Will that aching, longing feeling inside me for the ocean go away the longer I live in inland Utah? Maybe. Maybe not. 
My kids are growing up here in this beautiful valley. It is small and clean and safe. It feels predictable and sheltered from the rest of the world. There is wilderness all around us to explore. Sometimes I long for the unknown, the wild, the carefree, and the totally  inconsistent, but that's not how raising a family looks to me. Sure they will never look out their windows to see 20 foot waves crashing across the street, rattling the windows and shaking the ground beneath their feet. They will never experience the influx of tourists and surfers from all over the world gathering to their hometown to surf the biggest waves in the world. They will never speak pidgin, be immersed in diverse cultures, or have a best friend of Hawaiian-Filipino descent who pushes them to surf like a beast.
Yet, I know they will have a beautiful life here and that's all that matters. Perhaps in 25 years when they are old like me they won't have to experience the gut-wrenching longing for something far away and foreign because they will have everything that they need all around them. Family, friends, a home to come back to, and an endless environment of peace, love, and nurturing for themselves and their children. Or maybe something will take them far away from here and they will feel that same sort of longing for this place as I feel for my hawaii. Who knows. Life is interesting in that we never know where it might take us.

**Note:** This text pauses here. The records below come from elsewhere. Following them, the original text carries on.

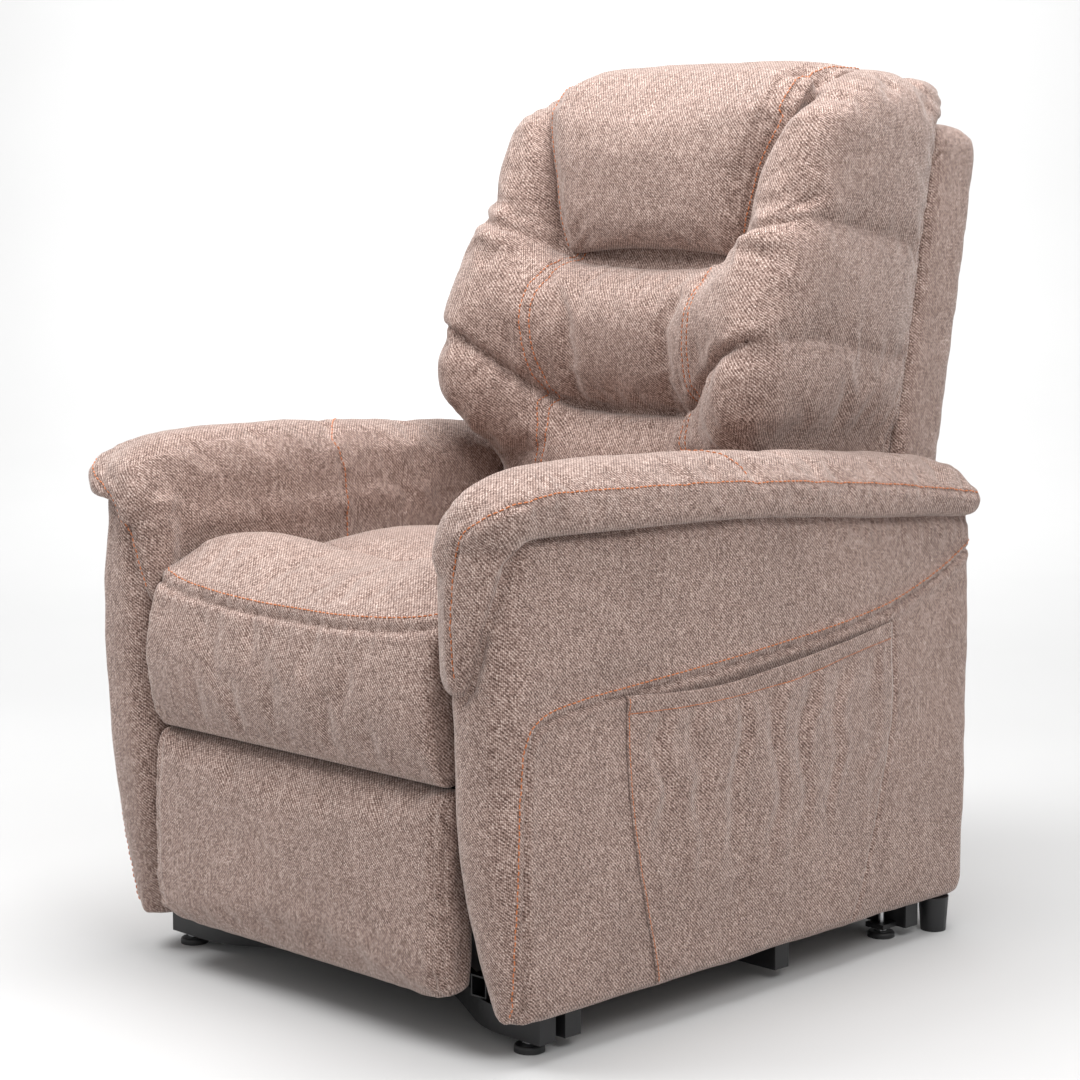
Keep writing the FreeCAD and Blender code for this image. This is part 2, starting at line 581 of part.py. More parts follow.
spring_places = [sheet.get("seat_half") * step / 3 for step in (-2, -1, 0, 1, 2)]
keep(group("springs", *[sinuous_spring("spring_%d" % i, at_x) for i, at_x in enumerate(spring_places)]),
     "seat_springs")

seat_corners = [("front_rail_y - 3", "299"), ("front_rail_y - 31", "299"), ("front_rail_y - 54", "334"),
                ("front_rail_y - 64", "397"), ("front_rail_y - 58", "452"), ("front_rail_y - 38", "488"),
                ("front_rail_y - 12", "505"), ("-400", "524"), ("-345", "531"), ("-290", "518"),
                ("-240", "508"), ("95", "492"), ("95", "seat_rail_top + 1"),
                ("front_rail_y - 3", "seat_rail_top + 1")]
keep(plate("seat_cushion", seat_corners, "-seat_half", "2 * seat_half"), "seat_cushion")

# ---------------------------------------------------------------- arms


def arm_outline(inset):
    """An arm's side outline below its pad, drawn in from its edge by an inset."""
    return [("arm_front_low + %s" % inset, "arm_low + %s" % inset), ("arm_rear - 34", "arm_low + %s" % inset),
            ("arm_rear - 8 - %s" % inset, "arm_low + 12 + %s" % inset),
            ("arm_rear - %s" % inset, "arm_low + 40"),
            ("arm_rear - %s" % inset, "arm_top_rear - %s" % inset), ("-88", "arm_top - 3 - %s" % inset),
            ("arm_front_top + %s" % inset, "arm_top - %s" % inset),
            ("arm_front_mid + %s" % inset, "arm_mid_z")]


left_and_right("arm_inner_panel", plate("arm_inner_panel", arm_outline("0"), "chassis_half",
                                        "arm_board_in - chassis_half"))
both_sides("arm_boards", plate("arm_board", arm_outline("10"), "arm_board_in", "arm_board_thick"))
left_and_right("arm_outer_panel", plate("arm_outer_panel", arm_outline("0"), "arm_board_in + arm_board_thick",
                                        "arm_outer - arm_board_in - arm_board_thick"))

pad_corners = [("arm_rear", "arm_top_rear + 0.3"), ("arm_rear", "582"), ("200", "622"), ("-20", "643"),
               ("-300", "649"), ("-400", "645"), ("-452", "630"), ("-480", "604"), ("-491", "565"),
               ("-492", "500"), ("-486", "437"), ("-474", "437"), ("arm_front_top - 0.3", "arm_top + 0.3"),
               ("-88", "arm_top - 2.7")]
left_and_right("arm_pad", plate("arm_pad", pad_corners, "pad_in", "pad_out - pad_in"))


def pouch_outline(inset, mouth_raise):
    """The side pocket's outline: narrower at the bottom, its mouth rising to the rear."""
    return [("-218 + %s" % inset, "pocket_low + %s" % inset),
            ("139 - %s" % inset, "pocket_low + 8 + %s" % inset),
            ("202 - %s" % inset, "pocket_mouth_rear + %s" % mouth_raise),
            ("-276 + %s" % inset, "pocket_mouth_front + %s" % mouth_raise)]


pouch = cut("pouch", plate("pouch_outer", pouch_outline("0", "0"), "arm_outer", "pocket_outer - arm_outer"),
            plate("pouch_hollow", pouch_outline("4", "8"), "arm_outer - 1",
                  "pocket_outer - arm_outer + 1 - pocket_skin"))
left_and_right("side_pocket", pouch)

rear_leg = doc.addObject("Part::Cone", "rear_leg")
bind(rear_leg, Radius1="leg_low_radius", Radius2="leg_top_radius", Height="arm_low - leg_low",
     Placement__Base__x="leg_x", Placement__Base__y="leg_y", Placement__Base__z="leg_low")
both_sides("rear_legs", rear_leg)
keep(box("rear_panel", ("-chassis_half + 0.5", "chassis_half - 0.5"),
         ("arm_rear - 16", "arm_rear - 4"), ("footpad_low + 2", "225")), "rear_panel")

supply_box = box("supply_box", ("-150", "-30"), ("arm_rear - 58", "arm_rear - 16"), ("92", "160"))
supply = rounded("supply_case", supply_box, 6, along(X_AXIS))
gland = cylinder("supply_gland", "9", ("-90", "arm_rear - 37", "80"), "12")
keep(fuse("supply_with_gland", supply, gland), "control_box")

back_drive_seat = ("back_motor_y", "back_motor_z")
ears = [bar_link("back_ear_" + side, chassis_tube, back_drive_seat, "14", place, "crank_plate",
                 [(chassis_tube, "round_tube")])
        for side, place in (("left", "back_motor_x + crank_gap / 2"),
                            ("right", "back_motor_x - crank_gap / 2 - crank_plate"))]
ear_pin = cylinder("back_ear_pin", "drive_pin",
                   ("back_motor_x - crank_gap / 2 - crank_plate",) + back_drive_seat,
                   "crank_gap + 2 * crank_plate", "x")
keep(fuse("back_ears", *ears, ear_pin), "back_motor_bracket")
linear_drive("back_motor", "back_motor_x", back_drive_seat, ("back_hinge_y", "back_hinge_z - back_lever"),
             1, "back_stroke")

# ---------------------------------------------------------------- backrest


def shell_line(height, inward):
    """A point of the reclined rear face at a height, moved forward by a distance."""
    lean = "(shell_top_y - shell_rear_y) / (shell_top - shell_low)"
    return ("shell_rear_y + %s * ((%s) - shell_low) - (%s)" % (lean, height, inward), height)


shell_outer = plate("shell_outer", [shell_line("shell_low", "0"), shell_line("shell_top - 12", "0"),
                                    shell_line("shell_top", "12"), shell_line("shell_top", "shell_deep"),
                                    shell_line("shell_low", "shell_deep")], "-shell_half", "2 * shell_half")
shell_inner = plate("shell_inner", [shell_line("shell_low - 10", "14"), shell_line("shell_top - 14", "14"),
                                    shell_line("shell_top - 14", "shell_deep + 20"),
                                    shell_line("shell_low - 10", "shell_deep + 20")],
                    "-shell_half + shell_wall", "2 * (shell_half - shell_wall)")
keep(cut("back_shell", shell_outer, shell_inner), "back_shell")

post_corners = [shell_line("back_hinge_z + 26", "shell_deep - 15"), shell_line("990", "shell_deep - 15"),
                shell_line("990", "shell_deep - 50"), shell_line("back_hinge_z + 26", "shell_deep - 50")]
both_sides("back_posts", plate("back_post", post_corners, "post_in", "post_wide"))
hinge_corners = [("back_hinge_y - 16", "back_hinge_z + 8"), ("back_hinge_y - 16", "back_hinge_z - 12"),
                 ("back_hinge_y - 8", "back_hinge_z - 18"), ("back_hinge_y + 8", "back_hinge_z - 18"),
                 ("back_hinge_y + 17", "back_hinge_z - 10"),
                 shell_line("back_hinge_z + 20", "shell_deep - 48"),
                 shell_line("480", "shell_deep - 48"), shell_line("480", "shell_deep - 17"),
                 shell_line("back_hinge_z + 20", "shell_deep - 8")]
both_sides("back_hinge_plates", plate("back_hinge_plate", hinge_corners, "back_plate_in", "plate_thick",
                                      [(hinge, running)]))
rails = []
for place, height in (("low", "back_hinge_z + 30"), ("top", "950")):
    rail_corners = [shell_line(height, "shell_deep - 15"), shell_line(height + " + 40", "shell_deep - 15"),
                    shell_line(height + " + 40", "shell_deep - 35"), shell_line(height, "shell_deep - 35")]
    rails.append(plate("back_rail_" + place, rail_corners, "-post_in", "2 * post_in"))
keep(group("back_rails", *rails), "back_cross_rails")
lever_corners = [("back_hinge_y - 12", "back_hinge_z - back_lever - 12"),
                 ("back_hinge_y + 12", "back_hinge_z - back_lever - 12"),
                 ("back_hinge_y + 14", "back_hinge_z"),
                 shell_line("back_hinge_z + 26", "shell_deep - 15"), shell_line("390", "shell_deep - 15"),
                 shell_line("390", "shell_deep - 1"), ("back_hinge_y - 10", "back_hinge_z")]
lever_pin = ("back_hinge_y", "back_hinge_z - back_lever")
keep(fuse("lever", *drive_ears("lever", "back_motor_x", lever_corners, lever_pin)), "back_lever")

cushion_corners = [("105", "400"), ("104", "560"), ("94", "660"), ("76", "745"), ("82", "805"),
                   ("118", "858"), ("172", "885"), ("196", "950"), ("206", "1010"), ("222", "1060"),
                   ("250", "1090"), ("300", "1101"), ("440", "1101"), ("470", "1086"),
                   ("468", "shell_top + 8"),
                   shell_line("shell_top + 8", "shell_deep"), shell_line("400", "shell_deep + 0.5")]
keep(plate("back_cushion", cushion_corners, "-back_half", "2 * back_half"), "back_cushion")
pillow_corners = [("152", "884"), ("138", "930"), ("144", "1010"), ("162", "1070"), ("200", "1108"),
                  ("262", "1122"), ("345", "1120"), ("352", "1101.5"), ("300", "1101.5"), ("249.5", "1090.5"),
                  ("221.5", "1060.5"), ("205.5", "1010"), ("195.5", "950"), ("171.5", "887")]
keep(plate("head_pillow", pillow_corners, "-177", "354"), "head_pillow")

# ---------------------------------------------------------------- footrest


def scissor_link(name, start, end, layer, holes=(), pins=()):
    """A flat scissor link with running holes and riveted pins of (centre, start, length)."""
    body = bar_link(name, start, end, "scissor_end", layer, "scissor_thick",
                    [(centre, scissor_hole) for centre in holes])
    if not pins:
        return body
    rivets = [cylinder("%s_rivet_%d" % (name, i), "scissor_pin", (low,) + centre, "(%s) - (%s)" % (high, low),
                       "x")
              for i, (centre, low, high) in enumerate(pins)]
    return fuse(name + "_riveted", body, *rivets)


inner_face = "inner_link_in - 1"
outer_face = "outer_link_in + scissor_thick + 1"
outer_link_top = "outer_link_in + scissor_thick"
inner_link_top = "inner_link_in + scissor_thick"
slot_face = "foot_plate_in + foot_plate_thick - 0.5"
both_sides("footrest_links_a", scissor_link("link_a", pivot_first, pivot_low, "outer_link_in", [pivot_first],
                                            [(pivot_cross, inner_face, outer_link_top),
                                             (pivot_low, inner_face, outer_link_top)]))
both_sides("footrest_links_b", scissor_link("link_b", pivot_high, pivot_slot, "inner_link_in", [pivot_cross],
                                            [(pivot_high, "inner_link_in", outer_face),
                                             (pivot_slot, "inner_link_in", slot_face)]))
both_sides("footrest_links_c", scissor_link("link_c", pivot_high, pivot_second_cross, "outer_link_in",
                                            [pivot_high, pivot_second_cross]))
both_sides("footrest_links_d", scissor_link("link_d", pivot_low, pivot_board, "inner_link_in", [pivot_low],
                                            [(pivot_second_cross, "inner_link_in", outer_face),
                                             (pivot_board, "board_lug_in - 1", inner_link_top)]))

lug_corners = [("board_rear", "board_top - 90"), ("board_rear", "board_top"),
               (pivot_board[0] + " - 14", pivot_board[1] + " + 9"),
               (pivot_board[0] + " + 6", pivot_board[1] + " + 9"),
               (pivot_board[0] + " + 10", pivot_board[1] + " - 8"), ("board_rear + 22", "board_top - 90")]
both_sides("footrest_lugs", plate("footrest_lug", lug_corners, "board_lug_in", "scissor_thick",
                                  [(pivot_board, scissor_hole)]))
board = box("footrest_board_blank", ("-board_half", "board_half"), ("board_rear - board_thick", "board_rear"),
            ("board_low", "board_top"))
keep(rounded("footrest_board_rounded", board, "board_corner", along(Y_AXIS)), "footrest_board")
footpad_corners = [("board_rear - board_thick - 0.3", "footpad_low + 4"),
                   ("footpad_front + 14", "footpad_low"),
                   ("footpad_front", "footpad_low + 22"), ("footpad_front", "footpad_top - 16"),
                   ("footpad_front + 10", "footpad_top"),
                   ("board_rear - board_thick - 0.3", "footpad_top - 2")]
keep(plate("footrest_pad", footpad_corners, "-footpad_half", "2 * footpad_half"), "footrest_pad")

# ---------------------------------------------------------------- checks and files

doc.recompute()
failed = [item.Label for item in doc.Objects if {"Invalid", "Error"} & set(item.State)]
failed += [node.Label for node in nodes
           if node.Shape.isNull() or not node.Shape.isValid() or not node.Shape.Solids]
if failed:
    raise RuntimeError("failed pieces: " + ", ".join(failed))
os.makedirs("parts", exist_ok=True)
to_middle = FreeCAD.Vector(0, -sheet.get("middle_y"), 0)
for node in nodes:
    shape = node.Shape.copy()
    shape.translate(to_middle)
    shape.exportStep(os.path.join("parts", node.Label + ".step"))
print("%d nodes written" % len(nodes))
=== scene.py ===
import json
import math

import bpy
import numpy as np
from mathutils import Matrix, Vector, noise
from mathutils.bvhtree import BVHTree


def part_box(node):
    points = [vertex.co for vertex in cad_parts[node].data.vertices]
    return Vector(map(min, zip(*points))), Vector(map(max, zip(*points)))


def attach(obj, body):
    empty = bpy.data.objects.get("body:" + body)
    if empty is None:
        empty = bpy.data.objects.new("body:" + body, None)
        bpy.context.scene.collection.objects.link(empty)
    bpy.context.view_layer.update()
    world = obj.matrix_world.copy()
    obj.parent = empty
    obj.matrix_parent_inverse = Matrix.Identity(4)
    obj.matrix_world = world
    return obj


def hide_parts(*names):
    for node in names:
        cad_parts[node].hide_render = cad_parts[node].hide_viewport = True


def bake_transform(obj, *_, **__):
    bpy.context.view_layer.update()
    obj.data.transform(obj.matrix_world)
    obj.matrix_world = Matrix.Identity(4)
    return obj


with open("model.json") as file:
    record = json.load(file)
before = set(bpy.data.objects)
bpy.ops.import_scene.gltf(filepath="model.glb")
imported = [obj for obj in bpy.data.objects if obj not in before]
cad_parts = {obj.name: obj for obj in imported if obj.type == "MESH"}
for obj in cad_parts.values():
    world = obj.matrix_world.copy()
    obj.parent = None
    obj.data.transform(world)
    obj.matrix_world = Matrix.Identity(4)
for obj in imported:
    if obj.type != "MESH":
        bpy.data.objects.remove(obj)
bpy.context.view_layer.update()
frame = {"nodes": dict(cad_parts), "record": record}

nodes = frame["nodes"]
MM = 0.001
SIDES = (("left", 1), ("right", -1))

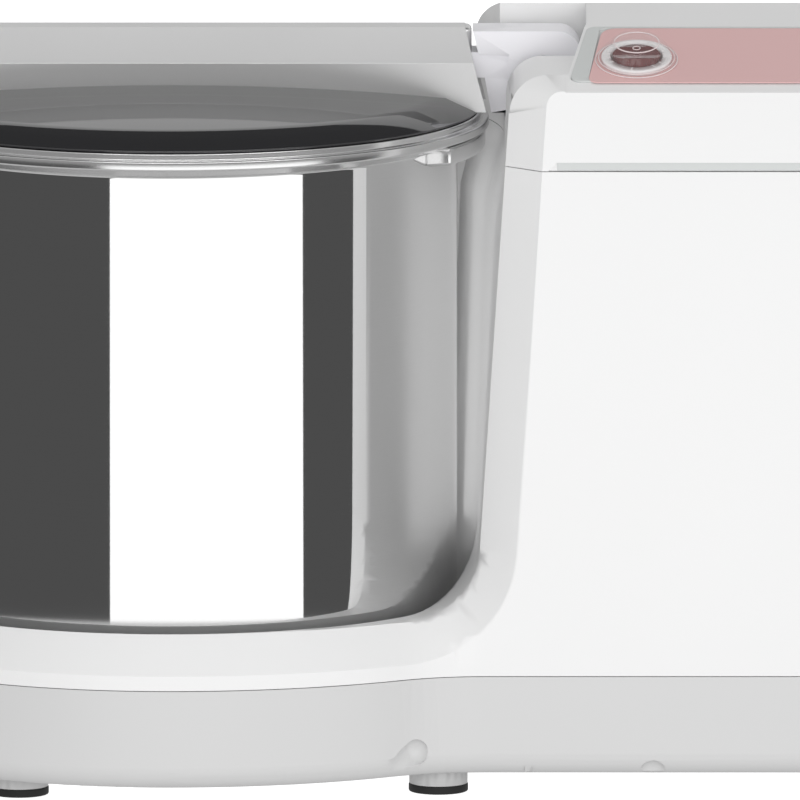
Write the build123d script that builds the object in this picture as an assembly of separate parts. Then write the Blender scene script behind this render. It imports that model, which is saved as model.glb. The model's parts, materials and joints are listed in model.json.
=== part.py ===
from build123d import *
import math
import os

# Tabletop wet grinder: a steel drum stands in the round end of a moulded body and turns under two
# held conical stones, and a belt drive in the base and the square end of the body turns it.
# All lengths are millimetres. Pieces are modelled about the drum's axis, z = 0 on the table.

# Overall form
tower_length = 168.0
lobe_wall = 14.5
half_depth = 97.0
shoulder_swell = 33.0
neck_radius = 60.0
end_corner_radius = 28.0
shell_wall = 2.6
overrun = 20.0
part_gap = 0.3
running_clearance = 0.05
soft_edge_share = 0.2

# Heights of the casing
pan_bottom_height = 10.0
lip_cover = 10.3
bay_floor_wall = 8.5
rim_clear_drop = 22.0

# Left face of the tower, from low to high, and the wide bevel beside it
scoop_flare_mid = 3.7
scoop_flare_high = 6.5
front_edge_step = 1.1
front_edge_lean = 9.6
corner_arc_radius = 28.0
bevel_width = 14.0
bevel_margin = 4.0
rear_nose_depth = 48.0
rear_nose_angle = 24.0

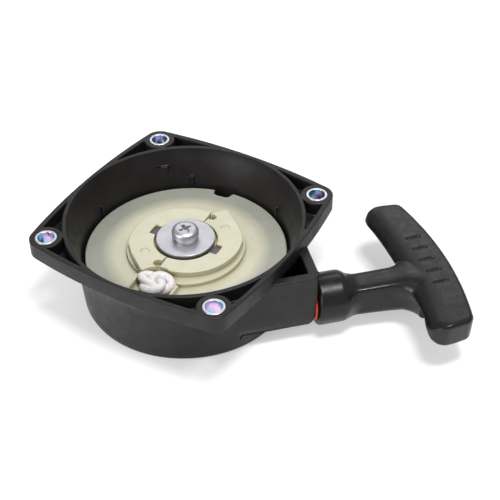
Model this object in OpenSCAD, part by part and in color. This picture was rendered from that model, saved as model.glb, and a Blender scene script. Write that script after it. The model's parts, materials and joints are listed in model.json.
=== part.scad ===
// Recoil starter: a bowl-shaped housing with a four-bolt flange, a rope reel on a
// centre post, a spiral return spring in its own case, and a T-shaped pull handle.
// The origin is the centre of the bolt circle on the mounting face. +Z points out of
// the open side, towards the engine. +X is the way the handle is pulled.

/* [Housing] */
// Side of the square that the four bolt centres make
bolt_square = 80; // [76:1:84]
// Distance from the axis to the middle of each bulged flange side
flange_half = 49.9; // [49:0.1:51]
// Radius of the bulge of each flange side
side_bulge_r = 260; // [200:10:400]
// Thickness of the flange
flange_t = 7.2; // [6:0.2:9]
// Height of the housing from its back to its mounting face
housing_h = 39.7; // [39.5:0.1:42]
// Outer radius of the bowl at its back
bowl_back_r = 44.35; // [44.2:0.05:46]
// Thickness of the moulded walls
wall = 2.3; // [1.8:0.1:2.4]
// Outer radius of the centre post
post_r = 6; // [5.5:0.1:6.5]

/* [Rope outlet] */
// Distance of the rope's line from the reel's axis
rope_offset = 36.3; // [36:0.1:36.6]
// Depth of the rope's line below the mounting face
rope_depth = 24.9; // [24.5:0.1:25.1]
// How far the outlet box reaches along the rope
nose_reach = 45.3; // [45:0.1:46]
// Depth of the outlet box's rim below the mounting face
nose_rim = 5.7; // [5:0.1:7]
// Depth of the outlet box's underside below the mounting face
nose_low = 33.3; // [33.2:0.1:34]

/* [Reel] */
// Outer radius of the reel
reel_r = 42.3; // [41:0.1:42.4]
// Depth of the reel's upper face below the mounting face
reel_depth = 17.65; // [17:0.05:18]
// Thickness of each rope flange
rope_flange_t = 1.3; // [1:0.1:1.3]
// Height of the drive cam above the reel's upper face
cam_h = 5; // [4:0.1:5.5]
// Direction of the rope knot's pocket around the reel
knot_angle = 231; // [225:1:236]

/* [Rope] */
// Diameter of the rope
rope_d = 3.8; // [3.2:0.1:3.8]
// Turns of rope on the reel
rope_turns = 4; // [3:1:4]

/* [Return spring] */
// Turns of the spiral spring
spring_turns = 9; // [6:1:10]
// Thickness of the spring strip
strip_t = 0.5; // [0.3:0.1:0.7]
// Width of the spring strip
strip_w = 6; // [5:0.1:6]

/* [Pull handle] */
// Length of the cross bar
bar_len = 80.4; // [70:0.2:84]
// Thickness of the cross bar
bar_t = 12.6; // [11:0.2:13]
// Distance from the reel's axis to the bar's outer edge
bar_reach = 101.9; // [100.5:0.1:103]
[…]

As for now I KNOW that I love my little family and love that we are all here together. My boys bring me joy and happiness beyond compare. My husband works hard to create a place where his family can grow and flourish. I have everything I need right here, right now, although having an ocean nearby would be handy at times. :)
I got real excited this past summer and started researching a surf trip to Costa Rica for spring break 2019. It's always been my dream to surf Costa Rica and with turning 40 this year I figured this would be a great year to do it. I called a few of my girlfriends who'd go with me, checked airline prices and surfing retreats, made lofty plans in my head of all the places we'd see and breaks we'd surf.......then reality set in because.....raising a family isn't cheap or easy. Medical bills are piling up for Odin's knees, our van needs fixing (or a new car entirely), we went into debt over my ptsd therapy, and the needs of our growing children never stop coming. So, I am putting Costa Rica on the back shelf for now and also remembering this beautiful poem by Anne Cambell that suits my mom-life perfectly:

“You are the trip I did not take, you are the pearls I could not buy,
you are my blue Italian lake, you are my piece of foreign sky.

You are my Honolulu moon, you are the book I did not write,
you are my heart's unuttered tune, you are a candle in my night.

You are the flower beneath the snow, in my dark sky a bit of blue,
answering disappointment's blow with "I am happy! I have you!”


― Anne Campbell



My big boys are getting so big!
Morning snuggles
My penguin asked me to drive him up to the big water tank so I did.
My favorite part of the day

Braces-free since June 4th. I got a permanent retainer put in both the top and bottom.


Jonah's baptism. Such a special day for our little JoJo.

Me and Micah my love, with a photobombing Odin.

Roadtripping this past summer. We got stuck in traffic for 2 hours outside of 106 degree Vegas with no AC.  Good times.